— Тогда, год назад, там, конечно, был и он?
— Да, и уже довольно пьян... Подсел ко мне... нагло... как будто так и нужно... Понимаете, я уже давно привыкла к восторгам молодых людей... этих мальчиков в джинсах... и они уже давно меня не интересуют... В первые минуты у меня к нему возникло отвращение. От него пахло дешевыми сигаретами... дешевым вином... потом... Сама не знаю, почему я тогда его не прогнала... Возможно, меня забавляла его наглая самоуверенность. Он был, пожалуй, не таким, как другие... Вид у него был такой, как будто он мне оказывает милость... вместо того чтобы вежливо домогаться... моего расположения... и автографа... — Она слабо усмехнулась при этом воспоминании. — Я сказала, что ему следует помыться... а он ответил, что ему негде это сделать.

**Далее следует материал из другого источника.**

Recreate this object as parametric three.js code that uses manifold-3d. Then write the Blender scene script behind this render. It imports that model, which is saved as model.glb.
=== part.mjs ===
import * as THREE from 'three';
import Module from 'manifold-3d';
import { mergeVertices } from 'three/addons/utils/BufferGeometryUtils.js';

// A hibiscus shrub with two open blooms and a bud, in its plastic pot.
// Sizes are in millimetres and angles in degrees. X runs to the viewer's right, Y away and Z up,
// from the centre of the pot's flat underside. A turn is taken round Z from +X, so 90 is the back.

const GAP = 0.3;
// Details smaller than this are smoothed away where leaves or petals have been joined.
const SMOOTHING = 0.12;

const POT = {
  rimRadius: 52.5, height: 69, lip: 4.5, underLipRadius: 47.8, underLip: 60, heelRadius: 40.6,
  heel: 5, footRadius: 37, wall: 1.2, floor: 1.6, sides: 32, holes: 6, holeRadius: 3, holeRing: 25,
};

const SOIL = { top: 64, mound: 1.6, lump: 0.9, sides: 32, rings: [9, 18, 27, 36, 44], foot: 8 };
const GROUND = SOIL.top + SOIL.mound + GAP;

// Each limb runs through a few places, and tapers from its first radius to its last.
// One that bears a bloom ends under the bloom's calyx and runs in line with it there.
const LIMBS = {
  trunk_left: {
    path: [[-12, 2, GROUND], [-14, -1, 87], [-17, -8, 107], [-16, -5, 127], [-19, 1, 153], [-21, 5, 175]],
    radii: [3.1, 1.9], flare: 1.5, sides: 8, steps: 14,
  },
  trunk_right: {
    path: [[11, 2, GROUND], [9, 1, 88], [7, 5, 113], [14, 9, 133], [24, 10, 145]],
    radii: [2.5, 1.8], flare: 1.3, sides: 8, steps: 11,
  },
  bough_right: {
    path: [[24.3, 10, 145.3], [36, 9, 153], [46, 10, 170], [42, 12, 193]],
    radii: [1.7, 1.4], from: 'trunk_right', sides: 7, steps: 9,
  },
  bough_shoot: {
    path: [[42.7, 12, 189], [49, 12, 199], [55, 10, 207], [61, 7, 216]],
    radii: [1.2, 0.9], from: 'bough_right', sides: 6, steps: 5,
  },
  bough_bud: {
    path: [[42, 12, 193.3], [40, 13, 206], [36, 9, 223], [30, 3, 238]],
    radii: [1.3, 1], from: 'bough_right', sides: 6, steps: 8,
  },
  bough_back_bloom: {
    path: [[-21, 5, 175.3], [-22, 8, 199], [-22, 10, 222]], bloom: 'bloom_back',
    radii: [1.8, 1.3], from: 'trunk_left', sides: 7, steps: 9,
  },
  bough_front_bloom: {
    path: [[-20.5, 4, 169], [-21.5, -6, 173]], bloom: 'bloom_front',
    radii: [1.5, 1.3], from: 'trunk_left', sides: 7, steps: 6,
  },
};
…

Я хотела тогда его уязвить... и в шутку предложила ему свою ванну. Он согласился... А я, сумасшедшая, рассчиталась за него, у него и на это не было денег... взяла такси... и мы поехали ко мне. Так это началось...
— И он у вас остался?
— Да... Я привыкла к нему... и была с ним счастлива... Он не обожествлял меня, как другие... не бегал за мной, как собака... Внушал мне постоянно... что оказывает мне честь, позволяя мне его содержать... И меня это забавляло... Он обладал детской игривостью и фантазией... Нам вместе никогда не было скучно... Это было так прекрасно — возвращаться после представления домой... и знать, что он там и ждет...
Она погрузилась в воспоминания и дальше продолжать не могла, а из ее закрытых глаз потекли слезы. Стейскал тихо спросил ее:
—Вы его любите, пани Моулисова?
Этот вопрос привел ее в чувство. Она взяла себя в руки, вытерла глаза и со злостью сказала:
— Нет... Он для меня сейчас... все равно что сигарета, когда решаешься бросить курить... Пальцы еще дрожат, когда ты ее видишь... но уже чувствуешь отвращение... потому что знаешь, что это дрянь... Понимаете меня?

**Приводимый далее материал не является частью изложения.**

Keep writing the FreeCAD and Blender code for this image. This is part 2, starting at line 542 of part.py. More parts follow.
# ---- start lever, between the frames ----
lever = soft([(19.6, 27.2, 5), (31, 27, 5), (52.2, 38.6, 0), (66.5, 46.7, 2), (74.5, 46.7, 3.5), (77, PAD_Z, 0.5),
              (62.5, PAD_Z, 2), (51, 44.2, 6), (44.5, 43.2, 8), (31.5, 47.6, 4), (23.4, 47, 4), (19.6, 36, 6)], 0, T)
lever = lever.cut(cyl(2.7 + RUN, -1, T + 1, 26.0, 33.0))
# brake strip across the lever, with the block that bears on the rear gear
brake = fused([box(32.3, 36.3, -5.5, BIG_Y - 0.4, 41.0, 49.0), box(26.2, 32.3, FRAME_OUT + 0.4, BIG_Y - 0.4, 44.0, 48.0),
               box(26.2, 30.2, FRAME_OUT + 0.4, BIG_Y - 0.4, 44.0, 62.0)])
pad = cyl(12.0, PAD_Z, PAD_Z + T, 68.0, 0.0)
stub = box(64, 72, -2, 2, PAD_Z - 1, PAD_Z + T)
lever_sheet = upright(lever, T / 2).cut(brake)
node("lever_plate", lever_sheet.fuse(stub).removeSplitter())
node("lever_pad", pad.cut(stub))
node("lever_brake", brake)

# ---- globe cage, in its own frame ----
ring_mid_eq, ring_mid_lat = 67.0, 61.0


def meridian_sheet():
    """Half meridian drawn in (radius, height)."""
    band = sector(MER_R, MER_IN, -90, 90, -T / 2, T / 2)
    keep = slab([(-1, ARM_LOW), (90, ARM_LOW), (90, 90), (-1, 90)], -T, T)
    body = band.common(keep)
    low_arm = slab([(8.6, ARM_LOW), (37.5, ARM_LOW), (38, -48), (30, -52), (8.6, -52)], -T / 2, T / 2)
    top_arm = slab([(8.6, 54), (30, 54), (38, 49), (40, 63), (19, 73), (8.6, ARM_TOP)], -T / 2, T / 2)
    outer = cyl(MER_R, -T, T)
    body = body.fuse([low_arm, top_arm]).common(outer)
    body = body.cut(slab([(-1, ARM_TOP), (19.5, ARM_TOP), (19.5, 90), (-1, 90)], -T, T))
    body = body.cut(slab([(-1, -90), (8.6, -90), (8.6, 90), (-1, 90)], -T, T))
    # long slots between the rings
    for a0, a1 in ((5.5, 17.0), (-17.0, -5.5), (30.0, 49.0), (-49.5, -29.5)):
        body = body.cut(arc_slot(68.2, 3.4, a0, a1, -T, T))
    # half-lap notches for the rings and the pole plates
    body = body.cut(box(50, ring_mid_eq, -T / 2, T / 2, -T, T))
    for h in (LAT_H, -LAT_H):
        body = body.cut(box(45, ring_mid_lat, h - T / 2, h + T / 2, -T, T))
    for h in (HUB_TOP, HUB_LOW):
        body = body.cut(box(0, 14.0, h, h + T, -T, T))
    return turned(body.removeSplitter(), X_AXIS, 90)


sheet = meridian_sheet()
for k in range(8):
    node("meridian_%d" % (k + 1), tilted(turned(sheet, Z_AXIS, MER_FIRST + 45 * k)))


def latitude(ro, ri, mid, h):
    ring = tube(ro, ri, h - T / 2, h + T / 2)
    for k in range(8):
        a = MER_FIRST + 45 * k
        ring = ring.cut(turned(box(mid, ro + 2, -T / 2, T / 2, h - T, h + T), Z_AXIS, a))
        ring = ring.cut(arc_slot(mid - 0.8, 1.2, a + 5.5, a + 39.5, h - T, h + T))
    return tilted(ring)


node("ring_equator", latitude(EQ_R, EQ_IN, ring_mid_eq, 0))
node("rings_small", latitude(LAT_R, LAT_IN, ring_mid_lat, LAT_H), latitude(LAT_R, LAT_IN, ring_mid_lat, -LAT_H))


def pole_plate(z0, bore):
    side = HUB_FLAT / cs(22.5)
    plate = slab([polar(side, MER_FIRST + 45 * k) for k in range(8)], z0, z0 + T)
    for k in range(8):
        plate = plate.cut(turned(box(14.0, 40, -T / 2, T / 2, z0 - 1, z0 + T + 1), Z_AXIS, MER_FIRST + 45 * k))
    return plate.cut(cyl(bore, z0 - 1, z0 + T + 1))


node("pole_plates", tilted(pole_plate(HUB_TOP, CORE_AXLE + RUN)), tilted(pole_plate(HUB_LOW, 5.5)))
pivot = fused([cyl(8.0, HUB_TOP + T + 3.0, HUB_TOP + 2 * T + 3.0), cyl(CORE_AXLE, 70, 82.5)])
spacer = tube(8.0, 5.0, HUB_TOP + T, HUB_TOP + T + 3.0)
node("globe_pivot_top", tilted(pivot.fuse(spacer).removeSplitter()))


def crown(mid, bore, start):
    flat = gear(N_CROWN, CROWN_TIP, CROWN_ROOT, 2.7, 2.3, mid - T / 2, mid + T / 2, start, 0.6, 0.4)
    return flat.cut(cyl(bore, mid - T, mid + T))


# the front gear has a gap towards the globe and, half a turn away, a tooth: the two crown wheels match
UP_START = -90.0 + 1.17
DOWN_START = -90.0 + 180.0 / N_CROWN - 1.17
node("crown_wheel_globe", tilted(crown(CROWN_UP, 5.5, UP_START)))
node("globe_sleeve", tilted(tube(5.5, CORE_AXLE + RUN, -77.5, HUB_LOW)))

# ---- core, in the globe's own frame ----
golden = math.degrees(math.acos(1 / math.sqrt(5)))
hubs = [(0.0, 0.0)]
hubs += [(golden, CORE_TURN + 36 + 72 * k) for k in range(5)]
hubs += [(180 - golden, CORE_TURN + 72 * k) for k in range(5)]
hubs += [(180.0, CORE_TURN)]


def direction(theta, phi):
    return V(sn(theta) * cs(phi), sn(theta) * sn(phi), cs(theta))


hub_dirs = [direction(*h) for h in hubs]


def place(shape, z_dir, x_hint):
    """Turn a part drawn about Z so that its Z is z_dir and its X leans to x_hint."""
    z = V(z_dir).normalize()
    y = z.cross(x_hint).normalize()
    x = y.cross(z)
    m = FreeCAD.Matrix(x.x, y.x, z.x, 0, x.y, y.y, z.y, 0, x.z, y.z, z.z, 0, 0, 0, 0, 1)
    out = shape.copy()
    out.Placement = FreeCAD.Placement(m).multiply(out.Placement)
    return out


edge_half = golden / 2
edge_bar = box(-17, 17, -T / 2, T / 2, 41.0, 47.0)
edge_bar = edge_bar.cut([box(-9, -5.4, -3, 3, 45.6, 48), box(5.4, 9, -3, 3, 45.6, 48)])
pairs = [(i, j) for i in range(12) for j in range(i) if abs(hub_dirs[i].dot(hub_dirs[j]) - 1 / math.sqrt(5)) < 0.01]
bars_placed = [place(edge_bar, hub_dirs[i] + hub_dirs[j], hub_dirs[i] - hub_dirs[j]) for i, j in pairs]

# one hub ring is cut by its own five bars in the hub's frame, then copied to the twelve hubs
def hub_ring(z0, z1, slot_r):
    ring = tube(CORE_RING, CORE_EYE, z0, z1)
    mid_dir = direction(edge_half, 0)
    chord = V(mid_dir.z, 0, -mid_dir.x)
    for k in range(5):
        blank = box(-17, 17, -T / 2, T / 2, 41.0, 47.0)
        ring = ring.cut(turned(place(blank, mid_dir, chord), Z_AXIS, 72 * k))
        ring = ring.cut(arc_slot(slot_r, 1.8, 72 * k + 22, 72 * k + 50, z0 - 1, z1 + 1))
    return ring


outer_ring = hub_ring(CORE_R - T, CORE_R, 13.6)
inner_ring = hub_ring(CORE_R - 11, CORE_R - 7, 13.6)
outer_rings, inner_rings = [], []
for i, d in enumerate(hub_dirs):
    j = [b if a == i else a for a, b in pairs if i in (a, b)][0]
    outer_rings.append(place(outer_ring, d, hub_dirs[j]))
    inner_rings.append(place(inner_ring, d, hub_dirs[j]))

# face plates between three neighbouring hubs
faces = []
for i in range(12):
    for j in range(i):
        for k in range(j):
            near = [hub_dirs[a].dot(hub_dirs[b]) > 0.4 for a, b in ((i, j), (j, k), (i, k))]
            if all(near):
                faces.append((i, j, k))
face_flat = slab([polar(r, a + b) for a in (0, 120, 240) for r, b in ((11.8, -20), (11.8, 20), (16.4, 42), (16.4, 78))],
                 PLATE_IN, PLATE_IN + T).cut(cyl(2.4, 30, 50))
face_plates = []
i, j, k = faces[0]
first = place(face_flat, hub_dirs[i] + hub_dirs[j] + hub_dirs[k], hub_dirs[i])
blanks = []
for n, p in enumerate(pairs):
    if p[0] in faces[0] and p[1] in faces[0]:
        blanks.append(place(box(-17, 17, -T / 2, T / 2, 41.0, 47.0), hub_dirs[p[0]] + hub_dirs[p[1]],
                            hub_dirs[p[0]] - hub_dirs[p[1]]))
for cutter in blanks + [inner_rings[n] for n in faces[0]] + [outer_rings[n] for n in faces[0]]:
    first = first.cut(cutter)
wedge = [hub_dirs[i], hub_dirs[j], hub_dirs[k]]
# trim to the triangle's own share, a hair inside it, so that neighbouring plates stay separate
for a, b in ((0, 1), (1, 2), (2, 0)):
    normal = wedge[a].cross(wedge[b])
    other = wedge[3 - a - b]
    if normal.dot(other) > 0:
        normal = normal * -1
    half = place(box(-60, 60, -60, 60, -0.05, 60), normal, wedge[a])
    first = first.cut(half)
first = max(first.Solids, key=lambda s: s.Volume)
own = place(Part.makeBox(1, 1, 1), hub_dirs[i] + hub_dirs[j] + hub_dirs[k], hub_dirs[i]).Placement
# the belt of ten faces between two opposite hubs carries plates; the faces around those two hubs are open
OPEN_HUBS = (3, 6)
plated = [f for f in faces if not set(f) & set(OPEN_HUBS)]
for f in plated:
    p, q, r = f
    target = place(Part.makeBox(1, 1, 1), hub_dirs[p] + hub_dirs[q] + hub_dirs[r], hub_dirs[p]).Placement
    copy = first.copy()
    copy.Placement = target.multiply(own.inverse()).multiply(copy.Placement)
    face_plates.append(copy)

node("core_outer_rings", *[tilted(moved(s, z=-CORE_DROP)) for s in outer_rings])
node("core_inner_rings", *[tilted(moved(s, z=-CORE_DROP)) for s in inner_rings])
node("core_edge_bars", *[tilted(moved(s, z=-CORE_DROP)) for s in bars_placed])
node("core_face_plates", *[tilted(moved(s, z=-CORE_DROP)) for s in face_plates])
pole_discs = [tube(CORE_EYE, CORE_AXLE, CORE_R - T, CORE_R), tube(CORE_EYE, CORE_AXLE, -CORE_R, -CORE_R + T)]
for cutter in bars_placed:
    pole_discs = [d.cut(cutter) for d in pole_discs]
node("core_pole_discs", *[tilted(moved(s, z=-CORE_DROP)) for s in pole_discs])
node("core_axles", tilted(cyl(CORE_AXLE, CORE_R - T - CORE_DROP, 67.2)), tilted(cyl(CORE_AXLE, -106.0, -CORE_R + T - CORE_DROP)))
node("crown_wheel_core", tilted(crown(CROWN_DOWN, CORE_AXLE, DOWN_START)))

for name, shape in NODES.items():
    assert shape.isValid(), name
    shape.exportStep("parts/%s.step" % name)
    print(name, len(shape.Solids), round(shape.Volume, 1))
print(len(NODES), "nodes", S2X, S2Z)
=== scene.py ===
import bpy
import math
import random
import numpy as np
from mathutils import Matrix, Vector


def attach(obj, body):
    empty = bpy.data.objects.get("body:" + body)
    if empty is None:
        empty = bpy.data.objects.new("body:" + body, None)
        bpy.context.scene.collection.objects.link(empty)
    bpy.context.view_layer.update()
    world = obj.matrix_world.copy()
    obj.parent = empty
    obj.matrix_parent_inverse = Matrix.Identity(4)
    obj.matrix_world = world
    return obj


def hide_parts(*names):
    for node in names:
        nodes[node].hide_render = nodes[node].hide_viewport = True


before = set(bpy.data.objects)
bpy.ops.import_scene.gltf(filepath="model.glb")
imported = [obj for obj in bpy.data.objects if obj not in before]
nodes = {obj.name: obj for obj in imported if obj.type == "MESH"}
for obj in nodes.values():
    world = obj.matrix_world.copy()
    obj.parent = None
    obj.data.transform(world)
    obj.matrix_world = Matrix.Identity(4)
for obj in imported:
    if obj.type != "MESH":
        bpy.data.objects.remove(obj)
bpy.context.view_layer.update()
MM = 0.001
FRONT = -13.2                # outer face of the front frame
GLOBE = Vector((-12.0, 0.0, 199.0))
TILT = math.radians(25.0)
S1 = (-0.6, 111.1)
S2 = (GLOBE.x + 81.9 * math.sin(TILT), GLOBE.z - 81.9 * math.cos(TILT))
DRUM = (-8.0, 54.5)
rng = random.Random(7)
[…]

— Да, конечно... Он вам угрожал когда-нибудь?
— Много раз говорил... что убьет себя, если я его выгоню...
— Вместо этого, однако, вчера попытался убить вас. А причина?
— О некоторых вещах... мне не хочется говорить...

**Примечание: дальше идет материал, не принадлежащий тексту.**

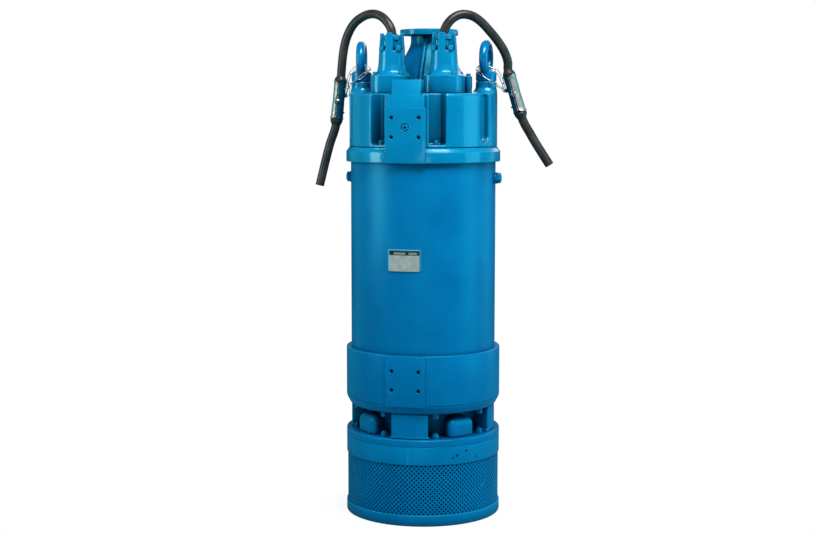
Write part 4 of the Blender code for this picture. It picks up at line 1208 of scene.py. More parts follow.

— Тогда еще один вопрос, пани Моулисова, последний. Вы можете с полной уверенностью сказать, что Павел Данеш виновник вашего ранения?
Ева Моулисова с минуту молчала, потом твердо ответила:
— Да!
Когда надпоручик Стейскал выходил из палаты, в коридоре напротив двери в нетерпении стояли четверо: редактор Дагмар Неблехова, какой-то неряшливого вида молодой мужчина в куртке и в вельветовых брюках, с большим букетом роз в руке, пожилой мужчина в очках с золотой оправой, безукоризненно элегантный, и лечащий врач.
Дагмар Неблехова с нетерпением бросилась навстречу Стейскалу:
— В каком она состоянии?
Стейскал ее осадил:
— Информацию здесь дает только врач. А он, как я вижу, уже сделал это.
Неблехова, однако, не сдавалась:
— Я имею в виду — психически? Выдержит она наш визит?
Стейскал вместо ответа спросил Неблехову о ее спутниках:
— Это родственники Моулисовой?
Неблехова усмехнулась, возмущенная его невежеством:
— Нет, это представители координационного комитета творческих союзов — историк в области литературы профессор университета Арношт Голы...
Пожилой мужчина слегка поклонился.
— ...и секретарь союза работников искусств товарищ Ланда.
Неряшливо одетый тип фамильярно поприветствовал Стейскала:
— Салют! Мы хотели навестить Еву первыми, но где там, ты оказался шустрее, товарищ.
Стейскал, не приняв его панибратского тона, официально спросил:
— Что вам там нужно?
— Порадовать Еву. Показать ей, что она не одинока в эту тяжелую для нее минуту.
Стейскал не мог удержаться, чтобы не сыронизировать:
— Это действительно доставит ей радость. Особенно вы, пани Неблехова. — Раздосадованный, он обратился к лечащему врачу: — Послушайте, доктор, мы ведь с вами договорились, что, пока идет расследование, к пани Моулисовой никого не пускать!
Профессора Голы слова Стейскала задели за живое. Поэтому, не повышая тона, он ответил за доктора холодным тоном, полным иронии и презрения:
— Но пан доктор, молодой человек, в отличие от вас интеллигент и понимает, что мы не посторонние для нее люди.
Стейскал хладнокровно его осадил:
— Этот запрет касается всех — в том числе и профессоров университета, пан профессор!